I've been a fairly rabid sports fan my entire life, save for a deeply conflicted period of my mid-teens when I struggled with what I perceived as a conflict between my fandom and my identity as an anti-establishment punk-rocker. Those few years were tortuous for me; I spent my days flipping shit at the jocks and decrying mainstream culture in all of its iterations while my nights were largely absorbed by the Seattle Mariners, fantasy football and the latest Associated Press rankings of the top 25 college basketball and football teams. While it seemed earth-shattering at the time, as teenage crises of identity go it seems fairly benign in retrospect.
My obsessions began, as they do with the majority of young men growing up in the southern United States, with American football; my family were regular attendees at Memphis State University football games in the late 1980s (oh the horror!) and my mother lived and breathed San Francisco 49ers football. Friday nights were usually occasion for outings to high school football or beer league softball games and during the summers, when the temperature reached into the 90s and the humidity became stifling beyond belief, we'd nap away the early evening and head to the park at midnight for tennis, basketball or whatever other sporting pursuits caught our fancy on a given day. While the games might have changed, there was always one constant; whether it was Memphis State vying for the impossible upset against the mighty Volunteers of Tennessee or the equally absurd notion of my seven-year-old self besting my father at a game of one-on-one, there was always an understanding that there was a winner and a loser, clearly defined and without question.
In American sports (and, to a great extent and somewhat regrettably, American society in general,) this hold true. As legendary University of Alabama football coach Bear Bryant once (is believed to have) said, "A tie is like kissing your sister." We are so obsessed with the idea of crowning a Real and Undisputed Champion that our Congress has become involved in solving this "problem" in our college football system. From Little League Baseball to the Super Bowl, every season must have one champion. Any season that does not end with the hoisting of a trophy on the largest imaginable stage is deemed on some level a failure.
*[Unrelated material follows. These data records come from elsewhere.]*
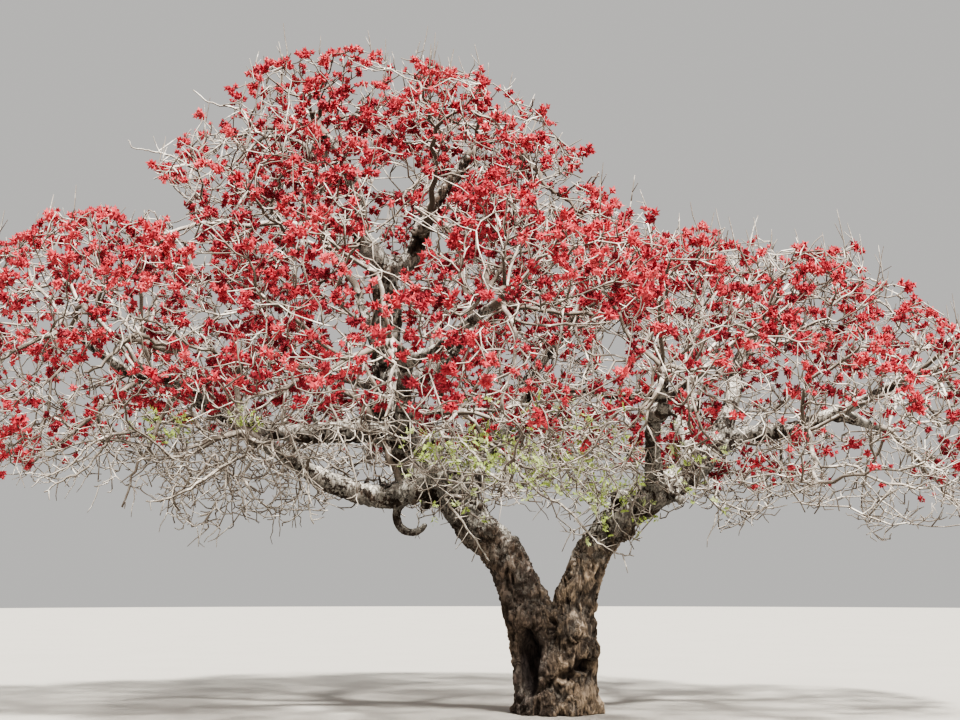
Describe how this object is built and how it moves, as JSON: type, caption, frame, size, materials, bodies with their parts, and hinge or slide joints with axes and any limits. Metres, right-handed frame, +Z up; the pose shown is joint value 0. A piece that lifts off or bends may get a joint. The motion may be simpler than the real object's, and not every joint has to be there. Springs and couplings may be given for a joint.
{
  "type": "parrot tree",
  "caption": "Whole tree in blossom, leafless: low forked trunk with root flare, crooked spreading limbs, broad domed crown of bare twigs ending in red blossom, some young leaf.",
  "frame": {"origin": "middle of the flat cut under the trunk, at ground level", "axes": "+Z up the trunk, +X along the crown's longest side, towards the right of the picture, +Y away from the picture's viewer"},
  "size_m": [13.1037, 10.7749, 8.1145],
  "materials": {
    "trunk_bark": "rough, knobbly dark brown bark with dusty patches",
    "limb_bark": "rough grey-brown bark, pale with lichen on its upper side",
    "blossom_twigs": "matt scarlet to crimson blossom on pale grey twigs",
    "leafy_twigs": "matt pale green young leaf on pale grey twigs"
  },
  "bodies": {
    "root": {"back_bough_1": "limb_bark", "back_bough_1_mass": "blossom_twigs", "back_bough_2": "limb_bark", "back_bough_2_mass": "blossom_twigs", "back_limb": "limb_bark", "back_limb_mass": "blossom_twigs", "back_right_bough_1": "limb_bark", "back_right_bough_1_mass": "blossom_twigs", "back_right_bough_2": "limb_bark", "back_right_bough_2_mass": "blossom_twigs", "back_right_limb": "limb_bark", "back_right_limb_mass": "blossom_twigs", "centre_bough_1": "limb_bark", "centre_bough_1_mass": "leafy_twigs", "centre_limb": "limb_bark", "centre_limb_mass": "blossom_twigs", "front_bough_1": "limb_bark", "front_bough_1_mass": "leafy_twigs", "front_bough_2": "limb_bark", "front_bough_2_mass": "blossom_twigs", "front_limb": "limb_bark", "front_limb_mass": "blossom_twigs", "front_right_bough_1": "limb_bark", "front_right_bough_1_mass": "blossom_twigs", "front_right_limb": "limb_bark", "front_right_limb_mass": "blossom_twigs", "great_limb": "limb_bark", "hooked_limb": "limb_bark", "leader_bough_1": "limb_bark", "leader_bough_1_mass": "blossom_twigs", "leader_limb": "limb_bark", "left_crown_bough_1": "limb_bark", "left_crown_bough_1_mass": "blossom_twigs", "left_crown_limb": "limb_bark", "left_crown_limb_mass": "blossom_twigs", "left_high_bough_1": "limb_bark", "left_high_bough_1_mass": "blossom_twigs", "left_high_bough_2": "limb_bark", "left_high_bough_2_mass": "blossom_twigs", "left_high_bough_3": "limb_bark", "left_high_bough_3_mass": "blossom_twigs", "left_high_limb": "limb_bark", "left_high_limb_mass": "blossom_twigs", "left_low_limb": "limb_bark", "left_low_limb_mass": "blossom_twigs", "right_crown_bough_1": "limb_bark", "right_crown_bough_1_mass": "blossom_twigs", "right_crown_limb": "limb_bark", "right_crown_limb_mass": "blossom_twigs", "right_limb": "limb_bark", "right_reach_bough_1": "limb_bark", "right_reach_bough_1_mass": "blossom_twigs", "right_reach_bough_2": "limb_bark", "right_reach_bough_2_mass": "blossom_twigs", "right_reach_limb": "limb_bark", "right_reach_limb_mass": "blossom_twigs", "right_rise_limb": "limb_bark", "right_rise_limb_mass": "blossom_twigs", "trunk": "trunk_bark"}
  },
  "joints": []
}
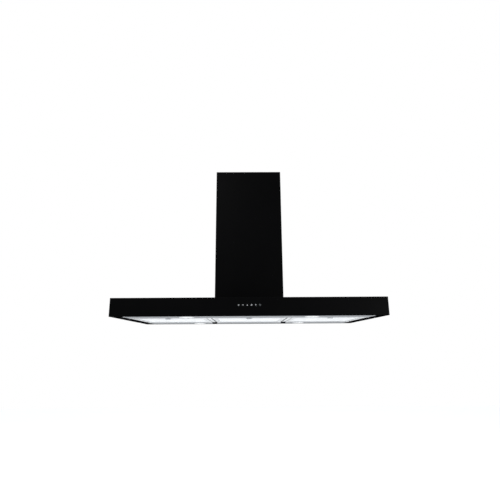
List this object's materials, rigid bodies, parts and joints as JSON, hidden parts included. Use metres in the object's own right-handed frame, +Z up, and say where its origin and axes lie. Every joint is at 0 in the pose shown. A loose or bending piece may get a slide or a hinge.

I am, above all else (above even the Villa) a fan of the Seattle Mariners, a Major League Baseball team. The height of my fandom came in 2001, when the Mariners won more regular-season games than any other in the history of the league. They were absolutely the best team I had ever had the pleasure of watching, and arguably the best team in the history of the game. They also lost the American League Championship Series to the New York Yankees, falling short of even the opportunity to play in the World Series. Following that apex has been a long stretch of irrelevance; a few years of middling competitiveness and several definitive years of complete and total incompetence. When I look back on that season, I have almost entirely great memories. Frustration at the result, certainly, but winning the number of games the 2001 Mariners did is a stunning accomplishment, perhaps unparalleled in its improbability in all of American sports history. Most Mariners fans see 2001 as one of the greatest disappointments of their lives as sports fans.
I give this long and rambling back story for this reason; the EPL is very different from most American sports leagues. The Mariners have made tremendous strides over the last two years, completely turning over their roster and going from one of the worst teams in all of baseball to a legitimate World Series contender in just over one season's time. Last season's third place finish (in a division of four teams, it should be said) was a delight for the entire fanbase, but the subtext was clear; we might not be World Series ready just yet, but by God, we will be soon! This is how it is in American sports; I do not mean to say that in such a way that I appear to pass judgment, it is simply a statement of fact. Winning a championship is all that matters, and any positive emotions resulting from a non-championship-winning season are due to the belief that one is just over the horizon.
I get a very different impression from following Villa, the English Premier League and Association Football in general. I do not in any way mean to imply that winning a title, be it finishing atop the table or taking the Champion's League, means any less. I mean instead that fans of soccer clubs seem more realistic in their expectations; I believe that the euphoria felt by Villa fans would be unmeasurable should we win an FA Cup or, dare I say, the Champion's League (which should be apparent by the fact that 1982 is still a great point of pride and rightfully so,) but I also get the impression that most can find a great deal of happiness and accomplishment in finishing fourth in the table or winning the Carling Cup, even if the belief that greater things are not necessarily on the horizon persists.
This is one of many perceived differences between the fandom to which I have become accustomed and the fandom to which I have embraced that I hope to explore here, but as of yet it has been more difficult that others to come to terms with. And while a great deal of my emotional being struggles with it, a not insignificant part of me thinks I might love it.